>> Begin

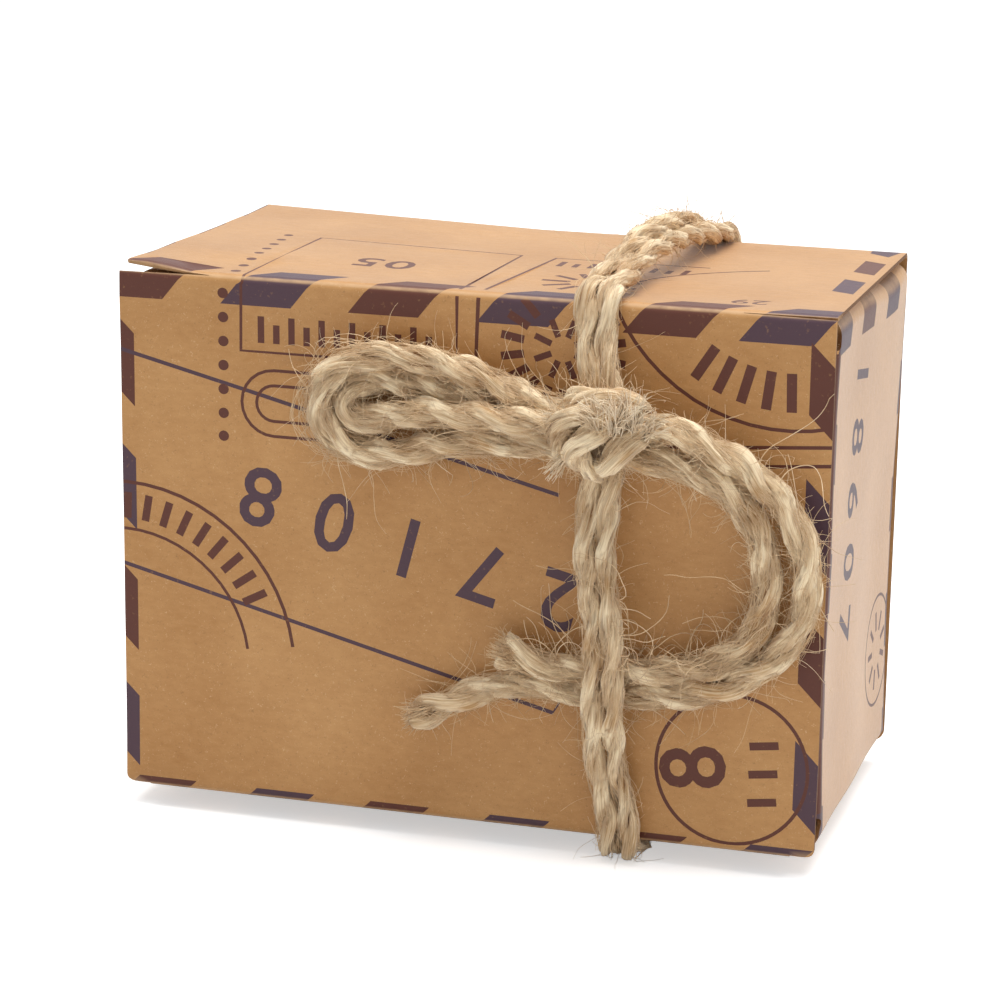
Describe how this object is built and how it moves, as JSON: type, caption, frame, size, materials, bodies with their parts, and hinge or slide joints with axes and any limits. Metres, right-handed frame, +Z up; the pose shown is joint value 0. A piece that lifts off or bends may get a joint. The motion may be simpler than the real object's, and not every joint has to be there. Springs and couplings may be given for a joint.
{
  "type": "candy box",
  "caption": "Small folding carton of kraft card with tucked end panels, tied round with doubled jute twine in a half bow.",
  "frame": {"origin": "below the middle of the banded carton, level with the underside of the twine that passes below it; the carton's own middle lies 1.6 mm behind it, because the band stands off the front", "axes": "+Z up, the front panel with the bow faces -Y, the end panels face -X and +X"},
  "size_m": [0.08, 0.056, 0.0648],
  "materials": {
    "kraft_card": "matte",
    "jute_twine": "matte"
  },
  "bodies": {
    "root": {"carton": "kraft_card", "knot": "jute_twine", "band_strand_left": "jute_twine", "band_strand_right": "jute_twine", "bow_loop_outer": "jute_twine", "bow_loop_inner": "jute_twine", "tail_long": "jute_twine", "tail_short": "jute_twine"}
  },
  "joints": []
}
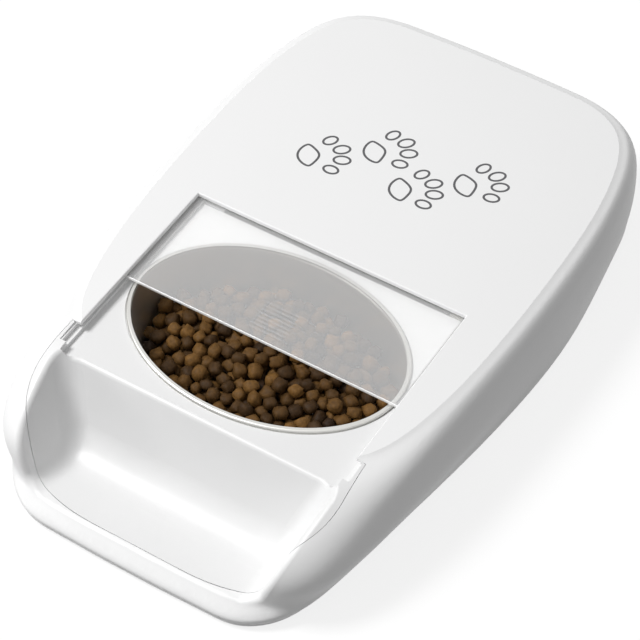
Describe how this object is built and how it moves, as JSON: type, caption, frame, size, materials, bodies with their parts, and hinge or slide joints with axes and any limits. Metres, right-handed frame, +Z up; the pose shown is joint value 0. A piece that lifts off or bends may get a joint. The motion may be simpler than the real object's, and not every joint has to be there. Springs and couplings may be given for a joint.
{
  "type": "microchip pet feeder",
  "caption": "Low covered pet food dish with an oval steel bowl, a front scoop and a frosted lid that a motor slides back over a rack and gears.",
  "frame": {"origin": "on the table surface, under the middle of the body's length and width", "axes": "+Z up; the front scoop faces -Y and the casing's rear wall faces +Y; +X to the right seen from the front"},
  "size_m": [0.2386, 0.3785, 0.062],
  "materials": {
    "white_shell": "moulded, fine satin texture",
    "white_tray": "moulded, fine satin texture",
    "grey_pan": "moulded, satin",
    "guide_plastic": "smooth low-friction plastic",
    "frosted_lid": "frosted clear sheet",
    "rack_plastic": "smooth",
    "magnet": "plated magnet",
    "black_part": "moulded",
    "gear_plastic": "natural acetal",
    "steel": "bright steel",
    "bowl_steel": "satin stainless",
    "gearbox_alloy": "die cast",
    "cap_plastic": "moulded",
    "rubber": "soft rubber",
    "cell_wrap": "printed sleeve, plain",
    "board_green": "solder mask",
    "button_plastic": "moulded",
    "lens": "clear, diffused",
    "copper": "enamelled copper winding"
  },
  "bodies": {
    "housing": {"antenna_coil": "copper", "base_pan": "grey_pan", "battery_cells": "cell_wrap", "battery_contacts": "steel", "battery_springs": "steel", "board_capacitors": "black_part", "board_chips": "black_part", "board_plugs": "gear_plastic", "board_screws": "steel", "bracket_screws": "steel", "button_board": "board_green", "button_board_screws": "steel", "buzzer": "black_part", "case_screws": "steel", "circuit_board": "board_green", "drive_bracket": "steel", "food_bowl": "bowl_steel", "gear_pins": "steel", "gearbox_case": "gearbox_alloy", "inner_tray": "white_tray", "lid_guide_left": "guide_plastic", "lid_guide_right": "guide_plastic", "lid_sensor_front": "black_part", "lid_sensor_rear": "black_part", "motor_can": "steel", "motor_end_cap": "cap_plastic", "motor_screws": "steel", "outer_casing": "white_shell", "retaining_clips": "steel", "rubber_feet": "rubber", "status_led": "lens", "status_lens": "lens", "tact_switches": "black_part", "tray_screws": "steel"},
    "lid": {"sliding_lid": "frosted_lid", "lid_rack": "rack_plastic", "lid_runner": "rack_plastic", "lid_magnet": "magnet"},
    "pinion": {"rack_pinion": "gear_plastic"},
    "wheel": {"reduction_gear": "gear_plastic"},
    "motor_rotor": {"motor_pinion": "gear_plastic", "motor_shaft": "steel"},
    "door": {"battery_door": "grey_pan"},
    "learn_key": {"learn_button": "button_plastic"},
    "lid_key": {"lid_button": "button_plastic"}
  },
  "joints": [
    {"name": "lid_slide", "type": "slide", "parent": "housing", "child": "lid", "axis": [0, 1, 0], "range_m": [-0.054, 0.067]},
    {"name": "pinion_spin", "type": "hinge", "parent": "housing", "child": "pinion", "pos_m": [0.077, 0.01, 0.04954], "axis": [1, 0, 0], "range_deg": [-645, 525]},
    {"name": "wheel_spin", "type": "hinge", "parent": "housing", "child": "wheel", "pos_m": [0.0745, 0.02529, 0.03604], "axis": [1, 0, 0], "range_deg": [-220, 275]},
    {"name": "motor_spin", "type": "hinge", "parent": "housing", "child": "motor_rotor", "pos_m": [0.0745, 0.04284, 0.03204], "axis": [1, 0, 0], "range_deg": [-1075, 865]},
    {"name": "battery_door_lift", "type": "slide", "parent": "housing", "child": "door", "axis": [0, 0, -1], "range_m": [0, 0.03]},
    {"name": "learn_press", "type": "slide", "parent": "housing", "child": "learn_key", "axis": [0, -1, 0], "range_m": [0, 0.001], "stiffness_N_per_m": 600},
    {"name": "lid_press", "type": "slide", "parent": "housing", "child": "lid_key", "axis": [0, -1, 0], "range_m": [0, 0.001], "stiffness_N_per_m": 600}
  ],
  "couplings": [
    {"joint": "pinion_spin", "follows": "lid_slide", "rad_per_m": -166.67},
    {"joint": "wheel_spin", "follows": "lid_slide", "rad_per_m": 69.444},
    {"joint": "motor_spin", "follows": "lid_slide", "rad_per_m": -277.78}
  ]
}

>> End

What the task asks »
Reproduce the listing above word for word.

Answer for the task »
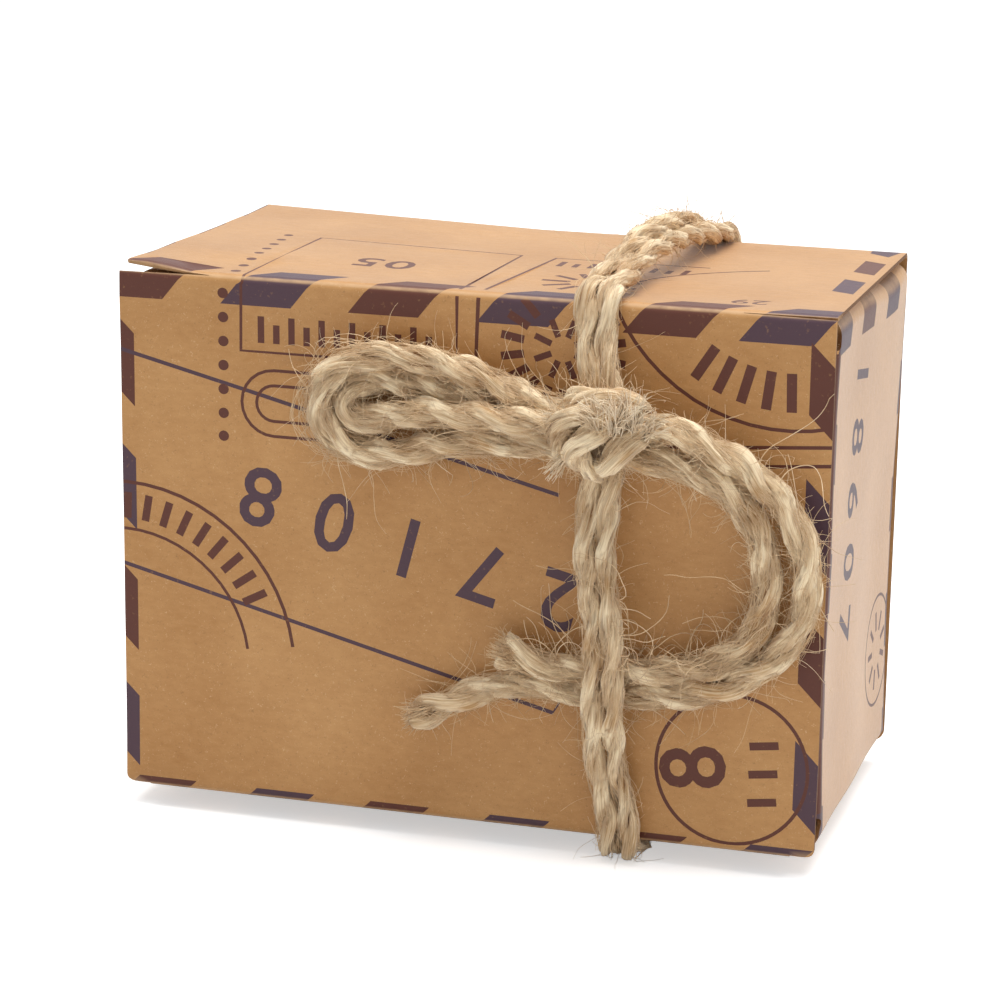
Describe how this object is built and how it moves, as JSON: type, caption, frame, size, materials, bodies with their parts, and hinge or slide joints with axes and any limits. Metres, right-handed frame, +Z up; the pose shown is joint value 0. A piece that lifts off or bends may get a joint. The motion may be simpler than the real object's, and not every joint has to be there. Springs and couplings may be given for a joint.
{
  "type": "candy box",
  "caption": "Small folding carton of kraft card with tucked end panels, tied round with doubled jute twine in a half bow.",
  "frame": {"origin": "below the middle of the banded carton, level with the underside of the twine that passes below it; the carton's own middle lies 1.6 mm behind it, because the band stands off the front", "axes": "+Z up, the front panel with the bow faces -Y, the end panels face -X and +X"},
  "size_m": [0.08, 0.056, 0.0648],
  "materials": {
    "kraft_card": "matte",
    "jute_twine": "matte"
  },
  "bodies": {
    "root": {"carton": "kraft_card", "knot": "jute_twine", "band_strand_left": "jute_twine", "band_strand_right": "jute_twine", "bow_loop_outer": "jute_twine", "bow_loop_inner": "jute_twine", "tail_long": "jute_twine", "tail_short": "jute_twine"}
  },
  "joints": []
}
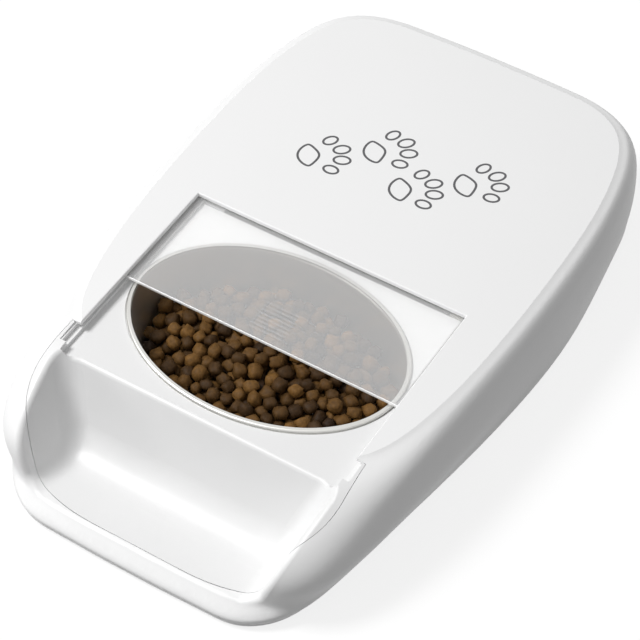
Describe how this object is built and how it moves, as JSON: type, caption, frame, size, materials, bodies with their parts, and hinge or slide joints with axes and any limits. Metres, right-handed frame, +Z up; the pose shown is joint value 0. A piece that lifts off or bends may get a joint. The motion may be simpler than the real object's, and not every joint has to be there. Springs and couplings may be given for a joint.
{
  "type": "microchip pet feeder",
  "caption": "Low covered pet food dish with an oval steel bowl, a front scoop and a frosted lid that a motor slides back over a rack and gears.",
  "frame": {"origin": "on the table surface, under the middle of the body's length and width", "axes": "+Z up; the front scoop faces -Y and the casing's rear wall faces +Y; +X to the right seen from the front"},
  "size_m": [0.2386, 0.3785, 0.062],
  "materials": {
    "white_shell": "moulded, fine satin texture",
    "white_tray": "moulded, fine satin texture",
    "grey_pan": "moulded, satin",
    "guide_plastic": "smooth low-friction plastic",
    "frosted_lid": "frosted clear sheet",
    "rack_plastic": "smooth",
    "magnet": "plated magnet",
    "black_part": "moulded",
    "gear_plastic": "natural acetal",
    "steel": "bright steel",
    "bowl_steel": "satin stainless",
    "gearbox_alloy": "die cast",
    "cap_plastic": "moulded",
    "rubber": "soft rubber",
    "cell_wrap": "printed sleeve, plain",
    "board_green": "solder mask",
    "button_plastic": "moulded",
    "lens": "clear, diffused",
    "copper": "enamelled copper winding"
  },
  "bodies": {
    "housing": {"antenna_coil": "copper", "base_pan": "grey_pan", "battery_cells": "cell_wrap", "battery_contacts": "steel", "battery_springs": "steel", "board_capacitors": "black_part", "board_chips": "black_part", "board_plugs": "gear_plastic", "board_screws": "steel", "bracket_screws": "steel", "button_board": "board_green", "button_board_screws": "steel", "buzzer": "black_part", "case_screws": "steel", "circuit_board": "board_green", "drive_bracket": "steel", "food_bowl": "bowl_steel", "gear_pins": "steel", "gearbox_case": "gearbox_alloy", "inner_tray": "white_tray", "lid_guide_left": "guide_plastic", "lid_guide_right": "guide_plastic", "lid_sensor_front": "black_part", "lid_sensor_rear": "black_part", "motor_can": "steel", "motor_end_cap": "cap_plastic", "motor_screws": "steel", "outer_casing": "white_shell", "retaining_clips": "steel", "rubber_feet": "rubber", "status_led": "lens", "status_lens": "lens", "tact_switches": "black_part", "tray_screws": "steel"},
    "lid": {"sliding_lid": "frosted_lid", "lid_rack": "rack_plastic", "lid_runner": "rack_plastic", "lid_magnet": "magnet"},
    "pinion": {"rack_pinion": "gear_plastic"},
    "wheel": {"reduction_gear": "gear_plastic"},
    "motor_rotor": {"motor_pinion": "gear_plastic", "motor_shaft": "steel"},
    "door": {"battery_door": "grey_pan"},
    "learn_key": {"learn_button": "button_plastic"},
    "lid_key": {"lid_button": "button_plastic"}
  },
  "joints": [
    {"name": "lid_slide", "type": "slide", "parent": "housing", "child": "lid", "axis": [0, 1, 0], "range_m": [-0.054, 0.067]},
    {"name": "pinion_spin", "type": "hinge", "parent": "housing", "child": "pinion", "pos_m": [0.077, 0.01, 0.04954], "axis": [1, 0, 0], "range_deg": [-645, 525]},
    {"name": "wheel_spin", "type": "hinge", "parent": "housing", "child": "wheel", "pos_m": [0.0745, 0.02529, 0.03604], "axis": [1, 0, 0], "range_deg": [-220, 275]},
    {"name": "motor_spin", "type": "hinge", "parent": "housing", "child": "motor_rotor", "pos_m": [0.0745, 0.04284, 0.03204], "axis": [1, 0, 0], "range_deg": [-1075, 865]},
    {"name": "battery_door_lift", "type": "slide", "parent": "housing", "child": "door", "axis": [0, 0, -1], "range_m": [0, 0.03]},
    {"name": "learn_press", "type": "slide", "parent": "housing", "child": "learn_key", "axis": [0, -1, 0], "range_m": [0, 0.001], "stiffness_N_per_m": 600},
    {"name": "lid_press", "type": "slide", "parent": "housing", "child": "lid_key", "axis": [0, -1, 0], "range_m": [0, 0.001], "stiffness_N_per_m": 600}
  ],
  "couplings": [
    {"joint": "pinion_spin", "follows": "lid_slide", "rad_per_m": -166.67},
    {"joint": "wheel_spin", "follows": "lid_slide", "rad_per_m": 69.444},
    {"joint": "motor_spin", "follows": "lid_slide", "rad_per_m": -277.78}
  ]
}